Trump then opened fire again, tweeting on July 11 that China is “letting us down” by not buying American agricultural products “that they said they would.” Then on July 15, Larry Kudlow said that China must announce significant purchases of American agricultural products for trade talks to advance. “We expect China to be announcing shortly some large-scale purchases of farm goods and services,” Kudlow told reporters.
According to the South China Morning Post, which cited an unnamed American source briefed on the situation, Beijing’s stance is that it wanted to see the Trump administration ease its supply ban on Huawei before committing to agriculture purchases from the US.
So far, despite Trump’s announcement of lifting the ban on Huawei, the White House has not specified detailed information on the issue. A senior US official reportedly said in mid-July that licenses could be granted to US companies to do business with Huawei by the end of July or mid-August, but the criteria for approvals remain unclear.
Even if approvals are eventually granted, China may not see that as enough. Since Huawei remains on the blacklist, such short-term, temporary approvals can be suspended anytime. Moreover, whether Huawei will be allowed to use the Android operating system for its smartphones, as well as Google services, something vital to its global mobile business, is still unknown.
On July 12, Huawei Chairman Liang Hua told Chinese media that he has not seen any “substantial changes” regarding the company’s business with US firms. Liang added that even if Huawei’s US suppliers resume their business with the company, Huawei will require them to ensure “the stability and certainty of their future supplies.”
In the meantime, Huawei is reportedly planning to lay off hundreds of employees in the US, as the impact of the US blacklist kicks in.
Besides the seemingly half-hearted compromises from both sides, officials from both sides exchanged some tough rhetoric even before the trade talks could be actually resumed. At a news conference held by China’s Ministry of Commerce on July 4, spokesperson Gao Feng said for the two countries to reach a deal, all existing tariffs imposed by the Trump administration have to be lifted.
Gao also stressed that any deal must be “balanced, equal and mutually beneficial,” and that “China’s core concerns must be properly addressed.” Chinese officials have held similar positions during the two countries’ earlier talks, but the rhetoric has since become much more assertive.
In the meantime, China has reshuffled personnel in its negotiation team.
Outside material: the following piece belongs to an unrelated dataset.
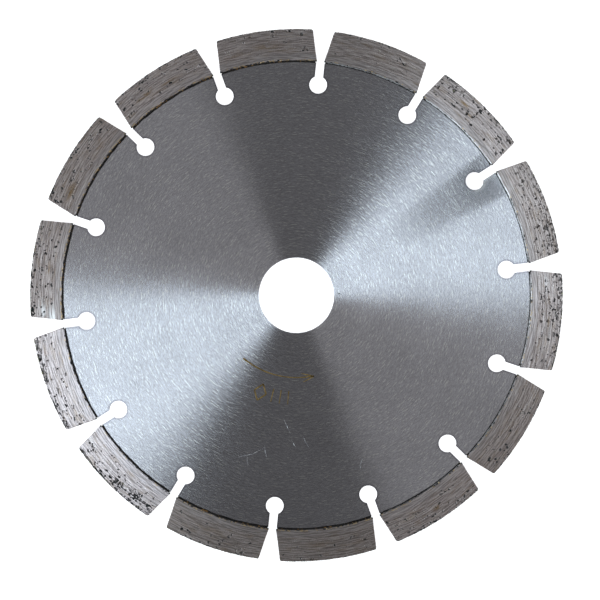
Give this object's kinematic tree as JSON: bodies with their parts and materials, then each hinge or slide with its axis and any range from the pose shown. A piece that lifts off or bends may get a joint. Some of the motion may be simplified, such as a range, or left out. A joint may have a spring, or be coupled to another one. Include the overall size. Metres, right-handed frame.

During its recent briefing, Beijing announced that Zhong Shan, China’s commerce minister, would join China’s trade team along with Chinese Vice-Premier Liu He, who headed China’s trade team during previous trade talks.
Having served as China’s international trade negotiation representative between 2010 and 2017, Zhong has extensive experience in trade negotiations and is deemed a hardliner by Washington, which sees his presence in the new talks as a signal of a tougher position from Beijing.
While many in China argued that Zhong’s presence is just an effort to balance the two-person leadership on the US negotiating team of US Trade Representative Robert Lighthizer and Treasury Secretary Steve Mnuchin, there are indeed signs that China has become less enthusiastic and eager about reaching a deal with the Trump administration.
In an editorial released immediately after the Xi-Trump meeting on June 29, State-run newspaper the Global Times said that China will “be cool” about its prospects during the resumed talks.
“The US always says that it will only accept a ‘good deal,’ but they need to be aware that China will also only accept a ‘good deal,’” read the editorial. “The balance of strength between China and the US means that only a win-win deal is possible, and there will never be a deal in which only the US is a winner.”
“After all the flip-flopping, the Chinese public is now able to remain calm about the prospects of either the trade talks themselves or the overall relationship with the US,” the editorial continued.
According to Professor Zhu Feng, executive director of the Collaborative Innovation Center of South China Sea Studies and director of the Institute of International Studies at Nanjing University, the relationship between China and the US has experienced what he called a “paradigm shift,” which has led China to reassess the long-term nature of the bilateral relationship.
Having gone through the failed trade talks, many in China believe that the US now sees China as a strategic threat and the trade war is just a part of a grand strategy to contain its rise. Therefore, Beijing may no longer give top priority to reaching a trade deal, as it won’t change Washington’s overall hostile policy toward China, Zhu wrote in a commentary piece for The Observer on July 15.
Even if a deal is reached, Trump’s on-and-off tariff threats and his perceived flip-flop negotiation tactics have eroded Beijing’s faith in Trump to follow through. Perceptions that Trump’s recent moves appear to be driven by his election campaign agenda rather than a genuine desire to reach a deal with China could further complicate the trade talks.
In the past year, China’s retaliatory tariffs on US agricultural goods have led to a steady decline in farmers’ sentiments toward Trump. As farmers are seen as a major political power base for Trump in the upcoming 2020 presidential campaign, Trump’s focus on pressuring China to purchase US agricultural products is widely considered to be election-oriented.
“For Trump, everything is now about re-election, but for China, or any other country targeted by Trump, the concern is that if Trump could back down in order to get re-elected, he could also change his mind and become tough again, if not tougher, once re-elected,” Deng Yuwen, a commentator with the Chinese version of the Financial Times, wrote in a piece published on July 5.
On July 16, Mnuchin told reporters that he and Lighthizer will hold another round of phone talks with their Chinese counterparts and may travel to Beijing soon, something Beijing has declined to confirm. As mutual trust runs thin and stances remain far apart, the prospect of reaching a deal appears to be bleak.